Advantages of Cold + Retargeting
This framework leans directly into Meta’s strengths.
It simplifies account structure.
It speeds up learning and optimisation.
It gives clearer budget control.
It often produces faster feedback loops.
When creatives are strong and the offer is clear, Meta is extremely good at finding buyers inside cold audiences.
Disadvantages of Cold + Retargeting
This simplicity comes at a cost.
It relies heavily on creative quality.
It provides less control over narrative sequencing.
It can be harder to explain to less experienced clients.
It struggles if retargeting pools are weak or shallow.
Without strong messaging, cold traffic will simply burn budget.
Key takeaway: Cold + retargeting is powerful, but unforgiving.
Why the Debate Is Framed Wrong
The real question is not:
- TOF vs MOF vs BOF
- Funnel vs no funnel
The real distinction is:
- Structure-led buying vs creative-led buying
Meta rewards:
- Clear relevance signals
- Creatives that self-qualify the user
- High-quality conversion events
- Ads that reduce ambiguity
If your creative does this well, Meta does not need rigid funnel stages to infer intent.
Why Funnels Are Excellent for Learning the Market
This is where TOF / MOF / BOF is often misunderstood.
Even when funnels are not the most efficient long-term execution model, they are extremely valuable as a learning system.
By separating traffic into stages, you can clearly see:
- Which messages work before trust exists
- Which objections matter mid-decision
- What actually pushes people to convert
- How long the real decision cycle is
- Where drop-off genuinely occurs
This is market research, not just advertising.
Examples of insights funnels reveal:
- Strong TOF engagement but weak MOF movement suggests interest without trust
- MOF clicks without BOF conversions often signal offer or CTA mismatch
- BOF underperformance despite traffic can indicate overestimated intent
- Different creatives winning at different stages expose messaging hierarchy
Key takeaway: Funnels are powerful for learning how your market thinks.

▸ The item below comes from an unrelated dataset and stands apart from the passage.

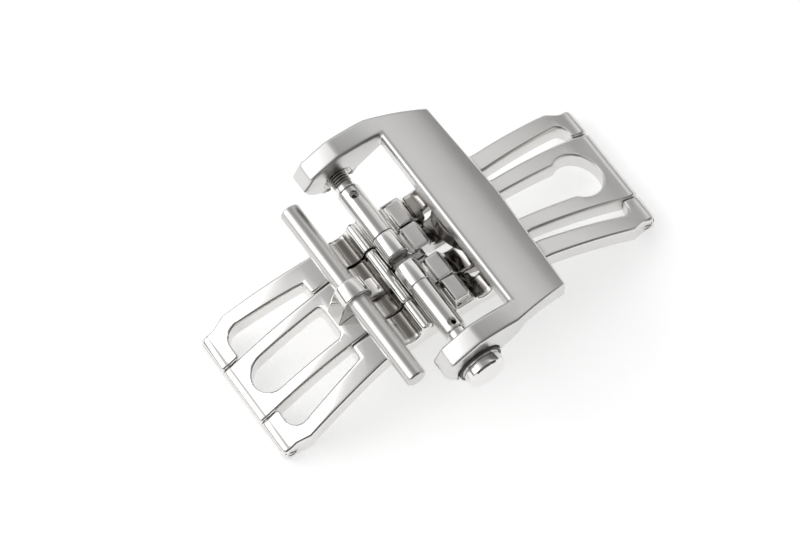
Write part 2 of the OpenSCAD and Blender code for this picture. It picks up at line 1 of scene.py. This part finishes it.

Why Many Teams Then Simplify to Cold + Retargeting
Once those insights are clear, the account no longer needs heavy structure.
At that point:
- Cold traffic can carry mixed intent effectively
- Meta can optimise across richer behavioural signals
- Retargeting becomes a safety net, not a crutch
- Budget efficiency improves
- Complexity drops
In simple terms, funnels help you learn.
Cold + retargeting helps you exploit what you’ve learned.
Key takeaway: Funnels teach you the market, simplified structures help you scale.

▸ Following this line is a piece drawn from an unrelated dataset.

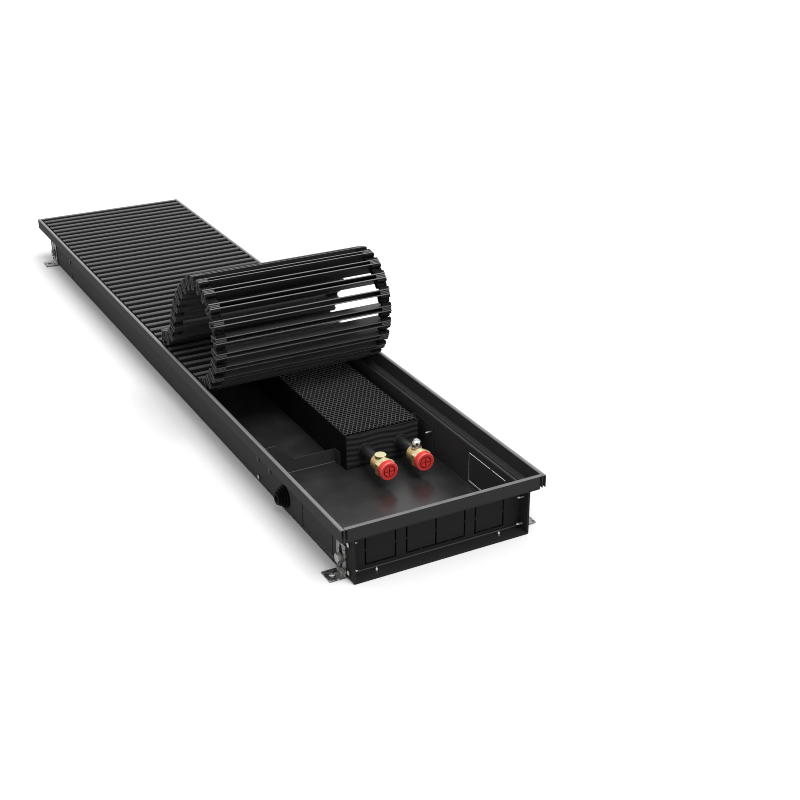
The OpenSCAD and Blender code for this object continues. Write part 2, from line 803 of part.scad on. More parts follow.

When TOF / MOF / BOF Makes Sense
This framework performs best when:
- The offer is complex
- The buying cycle is long
- Education is required before trust
- Budgets are large enough to support multiple stages
Common examples include enterprise SaaS, regulated industries and high-ticket B2B decisions.

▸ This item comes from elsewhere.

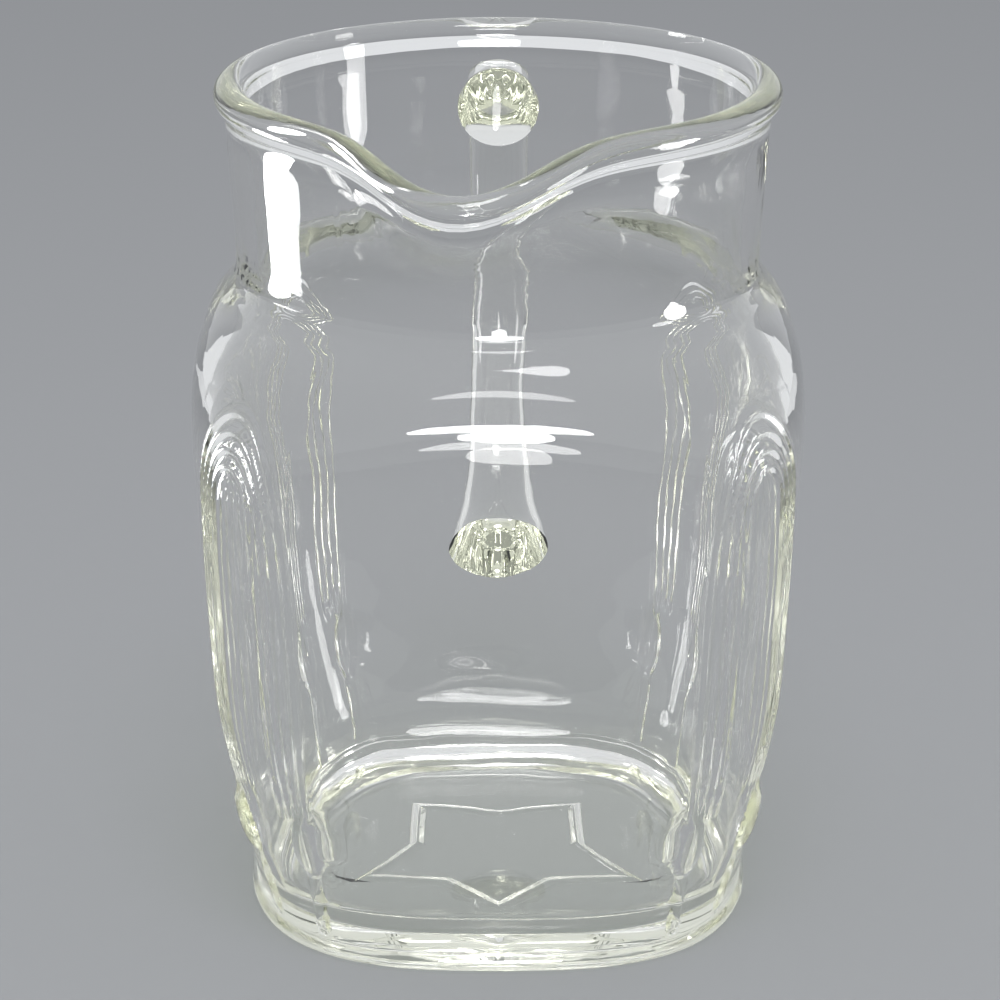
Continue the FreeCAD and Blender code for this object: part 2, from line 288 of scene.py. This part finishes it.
def build_vessel():
    """One closed skin, from the middle of the star out, up, over the rim, and down the inside."""
    star_corners = [math.radians(-90.0 + 36.0 * i) for i in range(10)]
    angles = sorted({round(a % math.tau, 9) for a in angles_round() + star_corners})
    rows = underside_rows(angles)[::-1]
    for level in rows_up(FOOT + BODY + NECK + BEAD, row_step):
        ribbed = RIBBED_FROM < level[2] < RIBBED_TO
        rows.append([skin_point(*level, a, ribbed) for a in angles])
    for level in rows_up([BEAD[-1]] + INSIDE, lambda z: 3.0 if z > 30.0 else 1.5)[1:]:
        rows.append([skin_point(*level, a, False, PLUNGER_SIDE) for a in angles])
    for share in (0.97, 0.7, 0.35, 0.05):
        rows.append([(x * share, y * share, z) for x, y, z in (skin_point(*INSIDE[-1], a) for a in angles)])
    count = len(angles)
    points = [p for row in rows for p in row]
    star_middle, floor_middle = len(points), len(points) + 1
    points += [(0.0, -STAR_FORWARD, rows[0][0][2]), (0.0, 0.0, rows[-1][0][2])]
    last = (len(rows) - 1) * count
    beside = [(i, (i + 1) % count) for i in range(count)]
    faces = [(r + i, r + j, r + count + j, r + count + i) for r in range(0, last, count) for i, j in beside]
    for i, j in beside:
        faces += [(star_middle, j, i), (floor_middle, last + i, last + j)]
    mesh = bpy.data.meshes.new("pitcher_glass")
    mesh.from_pydata(points, [], faces)
    mesh.validate()
    vessel = bpy.data.objects.new("pitcher_glass", mesh)
    bpy.context.scene.collection.objects.link(vessel)
    return vessel


vessel = build_vessel()


# --- Handle ------------------------------------------------------------------------------
# A gob of hot glass pulled into a loop and stuck to the neck and the body, so it is one
# piece with them: level off the neck, down in a long grip, and curled in to a flared root.
# The whole pitcher then gets its glass: clear, faintly warm green where it is thick.

# Stations along it, in millimetres and degrees: y, z, lean, half width, half thickness
HANDLE = [(52.8, 158.0, 0.0, 9.6, 10.0), (57.3, 158.5, 0.0, 8.7, 7.8), (64.8, 159.5, 2.0, 7.6, 6.2),
          (79.0, 159.1, -8.0, 7.2, 5.6), (90.0, 154.1, -38.0, 7.2, 5.6), (97.4, 144.0, -66.0, 7.2, 5.6),
          (100.6, 130.5, -84.0, 7.2, 5.6), (101.0, 112.5, -90.0, 7.2, 5.6), (99.6, 92.5, -97.0, 7.2, 5.6),
          (95.0, 77.5, -113.0, 7.2, 5.4), (87.0, 65.3, -134.0, 7.5, 5.2), (76.0, 56.5, -147.0, 8.6, 5.2),
          (66.5, 52.5, -163.0, 10.4, 5.5), (57.0, 50.5, -180.0, 12.2, 7.0)]


def lean_section(degrees, centre):
    """Lean the selected section. With no window the operator turns the other way, so minus."""
    bpy.ops.transform.rotate(value=-math.radians(degrees), orient_axis="X", orient_type="GLOBAL",
                             center_override=centre)


def pull_handle():
    """The oval section is pulled on from station to station, turned and squeezed at each."""
    steps = 5
    stations = [between(HANDLE, i, j / steps) for i in range(len(HANDLE) - 1) for j in range(steps)]
    stations.append(HANDLE[-1])
    y, z, lean, wide, thick = stations[0]
    centre = (0.0, y * MM, z * MM)
    bpy.ops.mesh.primitive_circle_add(vertices=40, radius=MM, fill_type="NGON", location=centre,
                                      rotation=(math.radians(90.0), 0.0, 0.0))
    bpy.ops.object.transform_apply(location=True, rotation=True, scale=True)
    bpy.ops.object.mode_set(mode="EDIT")
    bpy.ops.mesh.select_all(action="SELECT")
    bpy.ops.transform.resize(value=(wide, 1.0, thick), center_override=centre)
    for new_y, new_z, new_lean, new_wide, new_thick in stations[1:]:
        move = (0.0, (new_y - y) * MM, (new_z - z) * MM)
        bpy.ops.mesh.extrude_region_move(TRANSFORM_OT_translate={"value": move})
        centre = (0.0, new_y * MM, new_z * MM)
        lean_section(-lean, centre)
        bpy.ops.transform.resize(value=(new_wide / wide, 1.0, new_thick / thick), center_override=centre)
        lean_section(new_lean, centre)
        y, z, lean, wide, thick = new_y, new_z, new_lean, new_wide, new_thick
    bpy.ops.mesh.select_all(action="SELECT")
    bpy.ops.mesh.normals_make_consistent(inside=False)
    bpy.ops.object.mode_set(mode="OBJECT")
    handle = bpy.context.object
    handle.name = "handle"
    handle.select_set(False)
    return handle


handle = pull_handle()
bpy.context.view_layer.objects.active = vessel
vessel.select_set(True)
union = vessel.modifiers.new("handle_root", "BOOLEAN")
union.operation = "UNION"
union.solver = "EXACT"
union.object = handle
bpy.ops.object.modifier_apply(modifier=union.name)
bpy.data.objects.remove(handle)
bpy.ops.object.shade_smooth_by_angle(angle=math.radians(38.0))
vessel.select_set(False)

GLASS_IOR = 1.5
THIN_GLASS = (0.93, 0.94, 0.92, 1.0)
DEEP_GLASS = (0.905, 0.92, 0.74, 1.0)
DEEP_DENSITY = 7.0

glass = bpy.data.materials.new("clear_glass")
glass.use_nodes = True
tree = glass.node_tree
tree.nodes.clear()
out = tree.nodes.new("ShaderNodeOutputMaterial")
body = tree.nodes.new("ShaderNodeBsdfPrincipled")
body.inputs["Base Color"].default_value = (1.0, 1.0, 1.0, 1.0)
body.inputs["Transmission Weight"].default_value = 1.0
body.inputs["Roughness"].default_value = 0.0
body.inputs["IOR"].default_value = GLASS_IOR
through = tree.nodes.new("ShaderNodeBsdfTransparent")
through.inputs["Color"].default_value = THIN_GLASS
path = tree.nodes.new("ShaderNodeLightPath")
either = tree.nodes.new("ShaderNodeMath")
either.operation = "MAXIMUM"
mix = tree.nodes.new("ShaderNodeMixShader")
depth = tree.nodes.new("ShaderNodeVolumeAbsorption")
depth.inputs["Color"].default_value = DEEP_GLASS
depth.inputs["Density"].default_value = DEEP_DENSITY
place = tree.nodes.new("ShaderNodeTexCoord")
waves = tree.nodes.new("ShaderNodeTexNoise")
waves.inputs["Scale"].default_value = 60.0
waves.inputs["Detail"].default_value = 1.5
bump = tree.nodes.new("ShaderNodeBump")
bump.inputs["Strength"].default_value = 0.25
bump.inputs["Distance"].default_value = 0.0004
links = tree.links
links.new(place.outputs["Object"], waves.inputs["Vector"])
links.new(waves.outputs["Fac"], bump.inputs["Height"])
links.new(bump.outputs["Normal"], body.inputs["Normal"])
links.new(path.outputs["Is Shadow Ray"], either.inputs[0])
links.new(path.outputs["Is Diffuse Ray"], either.inputs[1])
links.new(either.outputs[0], mix.inputs["Fac"])
links.new(body.outputs["BSDF"], mix.inputs[1])
links.new(through.outputs["BSDF"], mix.inputs[2])
links.new(mix.outputs["Shader"], out.inputs["Surface"])
links.new(depth.outputs["Volume"], out.inputs["Volume"])
vessel.data.materials.clear()
vessel.data.materials.append(glass)
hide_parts("pitcher")
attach(vessel, "root")


# --- Floor -------------------------------------------------------------------------------
# A plain pale studio floor, matt and wide. It lies a hair under the foot, because glass that
# shares its surface with the floor turns as dull as the floor.

FLOOR_SIZE = 8.0
FLOOR_GAP = 0.08 * MM
FLOOR_GREY = (0.33, 0.335, 0.345, 1.0)

bpy.ops.mesh.primitive_plane_add(size=FLOOR_SIZE, location=(0.0, 0.0, -FLOOR_GAP))
floor = bpy.context.object
floor.name = "floor"
matt = bpy.data.materials.new("pale_floor")
matt.use_nodes = True
paint = matt.node_tree.nodes["Principled BSDF"]
paint.inputs["Base Color"].default_value = FLOOR_GREY
paint.inputs["Roughness"].default_value = 0.9
paint.inputs["Specular IOR Level"].default_value = 0.0
floor.data.materials.append(matt)
floor.select_set(False)


# --- Light and camera --------------------------------------------------------------------
# Plain studio light: a large overhead panel lights everything. Two panels in front and one
# above them show only in the glass, at the shoulder and low on the back wall, and one at each
# side draws the long highlights on the neck and the columns.

def panel(name, place, aim, wide, tall, watts, on_floor=False, through=True):
    """An oval lamp that the camera doesn't see. It lights matt things only if on_floor says so."""
    lamp = bpy.data.lights.new(name, "AREA")
    lamp.shape = "ELLIPSE"
    lamp.size = wide
    lamp.size_y = tall
    lamp.energy = watts
    rig = bpy.data.objects.new(name, lamp)
    bpy.context.scene.collection.objects.link(rig)
    rig.location = place
    rig.rotation_euler = (Vector(aim) - Vector(place)).to_track_quat("-Z", "Y").to_euler()
    rig.visible_camera = False
    rig.visible_diffuse = on_floor
    rig.visible_transmission = through
    return rig


panel("overhead_panel", (0.05, -0.50, 1.2), (0.0, 0.0, 0.08), 0.5, 0.5, 7.0, on_floor=True)
panel("front_bar", (0.01, -1.0, 0.20), (0.0, 0.0, 0.11), 0.34, 0.12, 2.4)
panel("front_stem", (0.01, -1.0, 0.09), (0.0, 0.0, 0.11), 0.11, 0.16, 1.0)
panel("upper_bar", (0.02, -0.95, 0.78), (0.0, 0.0, 0.12), 0.40, 0.12, 0.9, through=False)
panel("left_panel", (-0.27, 0.05, 0.065), (0.0, 0.0, 0.065), 0.08, 0.10, 0.5)
panel("right_panel", (0.45, -0.12, 0.12), (0.0, 0.0, 0.10), 0.10, 0.20, 0.9)

SKY_WHITE = (0.95, 0.97, 1.0, 1.0)
SKY_LEVEL = 0.8

world = bpy.data.worlds.new("studio")
bpy.context.scene.world = world
world.use_nodes = True
world.node_tree.nodes["Background"].inputs["Color"].default_value = SKY_WHITE
world.node_tree.nodes["Background"].inputs["Strength"].default_value = SKY_LEVEL

CAMERA_PLACE = (0.0004, -0.6027, 0.3155)
CAMERA_DOWN = 20.95

camera = bpy.data.cameras.new("camera")
camera.lens = 108.0
camera.sensor_width = 36.0
eye = bpy.data.objects.new("camera", camera)
bpy.context.scene.collection.objects.link(eye)
eye.location = CAMERA_PLACE
eye.rotation_euler = (math.radians(90.0 - CAMERA_DOWN), 0.0, 0.0)
bpy.context.scene.camera = eye
bpy.context.scene.view_settings.view_transform = "Standard"

cycles = bpy.context.scene.cycles
cycles.max_bounces = 32
cycles.glossy_bounces = 32
cycles.transmission_bounces = 32
cycles.transparent_max_bounces = 16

Expected outcomes include higher initial CPL, slower learning and more predictable scaling once optimised.
When Cold + Retargeting Works Better
This framework excels when:
- The offer is easy to understand
- Visuals do most of the selling
- Buying intent already exists
- Speed and efficiency matter
This is common in real estate, local services and lead generation funnels.
Expected outcomes include faster optimisation, lower initial CPL, higher volatility and greater reliance on creative quality.
The Flow Digital View: Frameworks Don’t Convert, Systems Do
At Flow Digital, frameworks are tools, not rules.
You don’t choose a Meta ads framework first.
You choose:
- The offer
- The buying context
- The audience’s urgency
- The creative angle
Only then do you decide how much structure is needed and how much freedom you give Meta to optimise.
Rigid frameworks fail when they ignore context.
Flexible systems win when they reflect real behaviour.
Conclusion: Stop Arguing About Frameworks
Both approaches work.
Both approaches fail when applied blindly.
TOF / MOF / BOF is often best used to understand a market.
Cold + retargeting is often best used to scale what you’ve learned.
Meta ads performance doesn’t come from choosing sides.
It comes from aligning creative, offer, optimisation and expectations.
If you’re unsure which approach fits your business, the fastest way forward is auditing how your current system aligns with real user behaviour.